Heavy is my heart with so much sadness and hopelessness for what is happening in the world. I know firsthand what the humans of war are experiencing. Since the actions of the world, my PTSD has been triggered, and I have spoken to a few humans who say the same thing, having experienced this level of atrocity and made it out. It feels hopeless, and the world sucks.

It is too late for so many humans. It was too late for many of us, too. The memories do not seem real, and I cannot connect all the dots. The images I see on the news from across the world bring up moments in my dreams that are unclear, but the smells, noise, force me to understand where I am. Confusion and the need to clear a path out become the utmost priority.
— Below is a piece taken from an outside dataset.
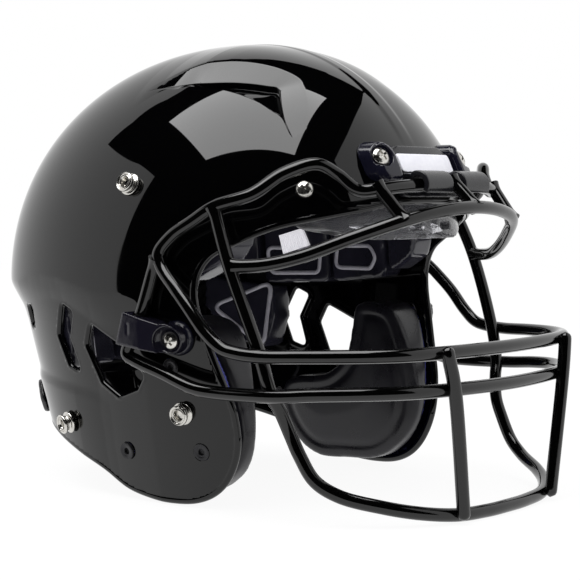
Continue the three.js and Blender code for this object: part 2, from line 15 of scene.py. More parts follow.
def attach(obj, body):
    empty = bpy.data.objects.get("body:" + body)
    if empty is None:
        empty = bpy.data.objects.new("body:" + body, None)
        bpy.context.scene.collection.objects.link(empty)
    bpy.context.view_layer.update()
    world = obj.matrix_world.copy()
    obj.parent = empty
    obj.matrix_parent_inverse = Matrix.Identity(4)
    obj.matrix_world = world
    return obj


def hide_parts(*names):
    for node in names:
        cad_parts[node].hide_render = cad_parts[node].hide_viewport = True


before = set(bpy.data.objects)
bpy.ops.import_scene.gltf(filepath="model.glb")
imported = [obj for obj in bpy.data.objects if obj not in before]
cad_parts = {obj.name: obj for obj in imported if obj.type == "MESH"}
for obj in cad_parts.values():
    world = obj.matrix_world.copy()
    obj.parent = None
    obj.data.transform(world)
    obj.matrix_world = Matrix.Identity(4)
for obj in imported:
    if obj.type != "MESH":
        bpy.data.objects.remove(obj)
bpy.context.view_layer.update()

Then, I wake up, look out the window to see and hear nothing, walk into my son’s room to see him sleeping peacefully, walk downstairs, and check all the windows and locks. I sit on the floor and let the rush of possibility of war, my true understanding of reality happening again; nowhere is safe.

I think of all the places that might be the safest to hide from a blast. The Harry Potter closet seems like the best bet, but then, getting trapped in the rubble, crushed with no way out – no, that is the best option, I repeat the mantra. Then, I remember that it is used as a storage space and begin to panic that I won’t have enough time to clear out for all of us. I hear the noise again, loud, like a whistle and boom. Then, I run upstairs, grab my son, yell at my husband, try to run down the stairs. Panic builds as blackness comes, and I shake and sob on the floor. "I can’t save them," I whisper.

I let the panic attack and sobs run through, finally catching air as my dog nuzzles me, licking the tears, wetting my face with a different kind of wet and bringing me to reality. I sit up, catching my breath and wiping my tears. He curls up, feeling proud to have done his part, and I begin to breathe. I recognize that I am as safe as I can be, no matter where I am because, in truth, I am not safe anywhere. I cannot begin to trust anything or anyone.

Attacks and fear are being created in humans who have nothing to do with the actual war. So, who is the bad guy here then? The HUMAN attacking is the bad guy.

Sharing this is hard because I have been told over and over, "It’s not happening to you now," or "You are safe, move on with your life." Well, I have moved on very well and live it very well, but I am now a child again, living in a woman’s body, whose mother had to save her as a child in a war that is exactly as it is happening all over the world– the shelling, bombing, massacres, for ten months of my life. That is the reality that has stayed and will never leave. It cannot leave nor be erased.

The evidence is in the scars of the heart, soul, and the earth that received the dead. It is so hard to be outside of the bleakness that resides inside my mind at the moment. Nothing matters but the truth.

I move off the floor, grab my vape pen, inhale, exhale, drink a cup of water. I wash my face at the kitchen sink with cold water. I grab a piece of candy; my sugar level is low, dizziness sets in, and I get slightly upset I didn’t pick those boiled peanuts earlier for this moment. I knew I would need them later, I knew it. Shaking my head, I grab some more water, treat Archie for his awesomeness. I walk outside and take a deep breath, accepting MY reality of this moment, taking the silence, peace, fresh cold air in with me as Archie moves past and sits by the stairs, ready to return to bed.

I smile and say a prayer of thank you, accept the blessings, and decide to do better tomorrow. Regroup and refocus on this reality because I am living it now. Currently, this reality is making me feel indifferent as it seems mundane when, in reality, it is the greatest action I can take. I walk upstairs, hug my son, and feel him with all of my existence so I can remember every imprint of him. I check the time; it says 3:08 AM, and I decide the next 2 hours will be all the great sleep I need to win tomorrow.

Finally, I make it to bed, hug my husband because the nightmares of losing him still linger too, and I stop that thought as I feel his warmth and our dog curl up for rest. I take a deep breath in and exhale it shakily with the acceptance of my blessed reality while closing my eyes and hoping for a dreamless night.